Rio's Olympic waters blighted by heavy pollution
- Published
Mastering the winds and currents of Rio's de Janeiro's stunning Guanabara Bay is a challenge in itself for Olympic hopefuls getting some practise at this week's Brazil Sailing Cup.
With the Sugar Loaf Mountain perched at its entrance, the bay enchanted navigators in centuries past, but today its natural beauty conceals a modern hazard.
The area is heavily polluted and sailors here have to add evading obstacles - everything from TVs, floating bed frames and dead animals - to their skills.
In addition they must never swallow any water.
Brown waves
"I was ill just before Christmas. It could have been from the capsize that we had, or from something I ate," says British sailor Alain Sign at Niteroi's Sao Francisco Beach.
"You probably wouldn't want to drink the water."
The beach reflects the deep blue sky, but up close breaks into brown waves laden with plastic bags, leaving bits and pieces of rubbish on the sand.
"We've been told to drink Coke afterwards if we swallow any water. We're just trying to not fall ill while we're here."
On top of health concerns, getting rubbish such as a plastic bag stuck in the rudder can be a real setback in a competitive race where speed is crucial.

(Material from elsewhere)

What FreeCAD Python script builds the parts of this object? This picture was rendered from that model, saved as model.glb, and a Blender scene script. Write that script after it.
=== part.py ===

And running into something big can mean real damage to the boats.
Unsuitable for swimming
The promise to clean up the notoriously filthy Guanabara Bay was part of Rio's Olympic bid.
Thirty months from the games, the goal of treating 80% of its sewage now seems extremely optimistic.
According to Rio's Deputy State Secretary of Environment Gelson Serva, only 34% of Rio's sewage is treated - the rest is spilled raw into the waters.
The water quality in the state's beaches is assessed weekly by Rio's Environment Institute (Inea), and most of those across the 148-square mile bay are repeatedly considered unsuitable for swimming.
Botafogo Beach for instance - with the iconic Sugar Loaf as a backdrop - did not get one positive result in 2013 due to faecal pollution levels.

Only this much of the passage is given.